## start Collected material
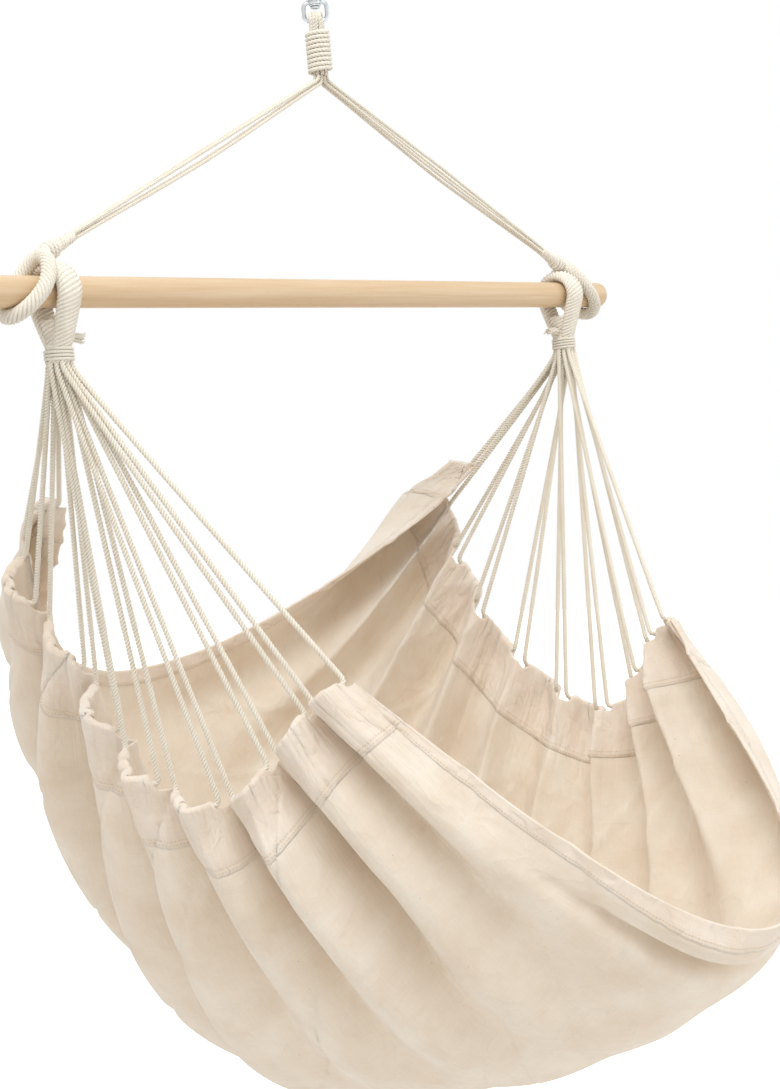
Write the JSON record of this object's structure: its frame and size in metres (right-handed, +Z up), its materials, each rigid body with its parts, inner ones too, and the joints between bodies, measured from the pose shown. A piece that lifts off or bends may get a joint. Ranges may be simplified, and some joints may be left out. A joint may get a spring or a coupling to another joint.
{
  "type": "hammock chair",
  "caption": "Hammock chair: a deep draped cotton seat hung by fans of cord from a round wooden spreader bar, which hangs by a rope bridle from a steel swivel.",
  "frame": {"origin": "the inside top of the swivel's upper eye, where the ceiling hook bears", "axes": "+Z up, +X along the spreader bar to the sitter's left, -Y towards the front of the seat"},
  "size_m": [1, 0.8414, 1.2347],
  "materials": {
    "zinc_steel": "zinc plated, satin",
    "cotton_rope": "natural twisted cotton rope",
    "cotton_cord": "natural twisted cotton cord",
    "beech": "steamed beech, clear oiled",
    "canvas": "plain woven natural cotton canvas",
    "hemming": "folded and stitched cotton canvas"
  },
  "bodies": {
    "swivel_top": {"upper_eye": "zinc_steel", "swivel_pin": "zinc_steel", "thrust_washer": "zinc_steel"},
    "swivel_bow": {"stirrup": "zinc_steel"},
    "bridle": {"rope_eye": "cotton_rope", "eye_whipping": "cotton_rope", "noose_left": "cotton_rope", "noose_right": "cotton_rope", "bridle_cord_left_1": "cotton_cord", "bridle_cord_left_2": "cotton_cord", "bridle_cord_left_3": "cotton_cord", "bridle_cord_left_4": "cotton_cord", "bridle_cord_right_1": "cotton_cord", "bridle_cord_right_2": "cotton_cord", "bridle_cord_right_3": "cotton_cord", "bridle_cord_right_4": "cotton_cord"},
    "bar": {"spreader_bar": "beech"},
    "sling": {"sling_loop_left": "cotton_rope", "sling_loop_right": "cotton_rope", "collar_left": "cotton_rope", "collar_right": "cotton_rope", "collar_tail_left": "cotton_rope", "collar_tail_right": "cotton_rope", "seat_cloth": "canvas", "front_hem": "hemming", "back_hem": "hemming", "side_hem_left": "hemming", "side_hem_right": "hemming", "cord_loop_left_1": "cotton_cord", "cord_loop_left_2": "cotton_cord", "cord_loop_left_3": "cotton_cord", "cord_loop_left_4": "cotton_cord", "cord_loop_left_5": "cotton_cord", "cord_loop_left_6": "cotton_cord", "cord_loop_left_7": "cotton_cord", "cord_loop_left_8": "cotton_cord", "cord_loop_left_9": "cotton_cord", "cord_loop_right_1": "cotton_cord", "cord_loop_right_2": "cotton_cord", "cord_loop_right_3": "cotton_cord", "cord_loop_right_4": "cotton_cord", "cord_loop_right_5": "cotton_cord", "cord_loop_right_6": "cotton_cord", "cord_loop_right_7": "cotton_cord", "cord_loop_right_8": "cotton_cord", "cord_loop_right_9": "cotton_cord"}
  },
  "joints": [
    {"name": "swivel_spin", "type": "hinge", "parent": "swivel_top", "child": "swivel_bow", "pos_m": [0, 0, -0.045], "axis": [0, 0, 1], "continuous": true},
    {"name": "eye_swing", "type": "hinge", "parent": "swivel_bow", "child": "bridle", "pos_m": [0, 0, -0.0652], "axis": [0.6293, -0.7771, 0], "range_deg": [-60, 60]},
    {"name": "bar_roll", "type": "hinge", "parent": "bridle", "child": "bar", "pos_m": [0, 0, -0.356], "axis": [1, 0, 0], "continuous": true},
    {"name": "sling_tilt", "type": "hinge", "parent": "bridle", "child": "sling", "pos_m": [0, 0, -0.356], "axis": [1, 0, 0], "range_deg": [-35, 35]}
  ]
}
## end Collected material
Problem to work on:
Copy all of the data exactly.

In response:
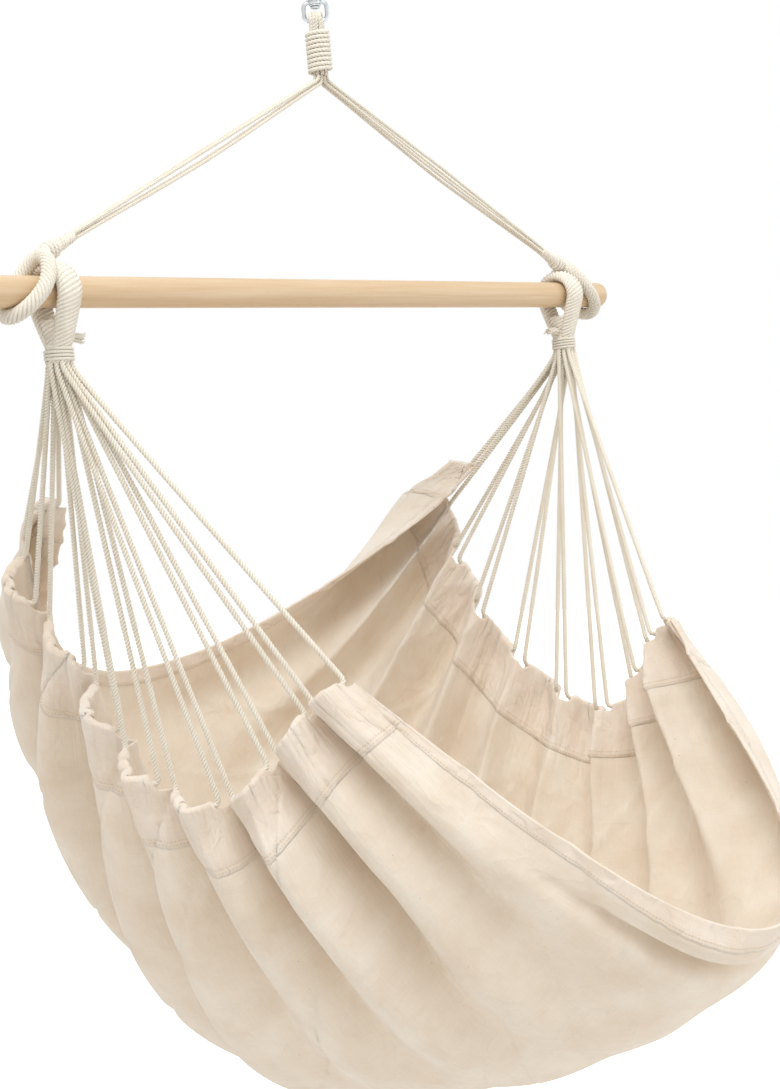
Write the JSON record of this object's structure: its frame and size in metres (right-handed, +Z up), its materials, each rigid body with its parts, inner ones too, and the joints between bodies, measured from the pose shown. A piece that lifts off or bends may get a joint. Ranges may be simplified, and some joints may be left out. A joint may get a spring or a coupling to another joint.
{
  "type": "hammock chair",
  "caption": "Hammock chair: a deep draped cotton seat hung by fans of cord from a round wooden spreader bar, which hangs by a rope bridle from a steel swivel.",
  "frame": {"origin": "the inside top of the swivel's upper eye, where the ceiling hook bears", "axes": "+Z up, +X along the spreader bar to the sitter's left, -Y towards the front of the seat"},
  "size_m": [1, 0.8414, 1.2347],
  "materials": {
    "zinc_steel": "zinc plated, satin",
    "cotton_rope": "natural twisted cotton rope",
    "cotton_cord": "natural twisted cotton cord",
    "beech": "steamed beech, clear oiled",
    "canvas": "plain woven natural cotton canvas",
    "hemming": "folded and stitched cotton canvas"
  },
  "bodies": {
    "swivel_top": {"upper_eye": "zinc_steel", "swivel_pin": "zinc_steel", "thrust_washer": "zinc_steel"},
    "swivel_bow": {"stirrup": "zinc_steel"},
    "bridle": {"rope_eye": "cotton_rope", "eye_whipping": "cotton_rope", "noose_left": "cotton_rope", "noose_right": "cotton_rope", "bridle_cord_left_1": "cotton_cord", "bridle_cord_left_2": "cotton_cord", "bridle_cord_left_3": "cotton_cord", "bridle_cord_left_4": "cotton_cord", "bridle_cord_right_1": "cotton_cord", "bridle_cord_right_2": "cotton_cord", "bridle_cord_right_3": "cotton_cord", "bridle_cord_right_4": "cotton_cord"},
    "bar": {"spreader_bar": "beech"},
    "sling": {"sling_loop_left": "cotton_rope", "sling_loop_right": "cotton_rope", "collar_left": "cotton_rope", "collar_right": "cotton_rope", "collar_tail_left": "cotton_rope", "collar_tail_right": "cotton_rope", "seat_cloth": "canvas", "front_hem": "hemming", "back_hem": "hemming", "side_hem_left": "hemming", "side_hem_right": "hemming", "cord_loop_left_1": "cotton_cord", "cord_loop_left_2": "cotton_cord", "cord_loop_left_3": "cotton_cord", "cord_loop_left_4": "cotton_cord", "cord_loop_left_5": "cotton_cord", "cord_loop_left_6": "cotton_cord", "cord_loop_left_7": "cotton_cord", "cord_loop_left_8": "cotton_cord", "cord_loop_left_9": "cotton_cord", "cord_loop_right_1": "cotton_cord", "cord_loop_right_2": "cotton_cord", "cord_loop_right_3": "cotton_cord", "cord_loop_right_4": "cotton_cord", "cord_loop_right_5": "cotton_cord", "cord_loop_right_6": "cotton_cord", "cord_loop_right_7": "cotton_cord", "cord_loop_right_8": "cotton_cord", "cord_loop_right_9": "cotton_cord"}
  },
  "joints": [
    {"name": "swivel_spin", "type": "hinge", "parent": "swivel_top", "child": "swivel_bow", "pos_m": [0, 0, -0.045], "axis": [0, 0, 1], "continuous": true},
    {"name": "eye_swing", "type": "hinge", "parent": "swivel_bow", "child": "bridle", "pos_m": [0, 0, -0.0652], "axis": [0.6293, -0.7771, 0], "range_deg": [-60, 60]},
    {"name": "bar_roll", "type": "hinge", "parent": "bridle", "child": "bar", "pos_m": [0, 0, -0.356], "axis": [1, 0, 0], "continuous": true},
    {"name": "sling_tilt", "type": "hinge", "parent": "bridle", "child": "sling", "pos_m": [0, 0, -0.356], "axis": [1, 0, 0], "range_deg": [-35, 35]}
  ]
}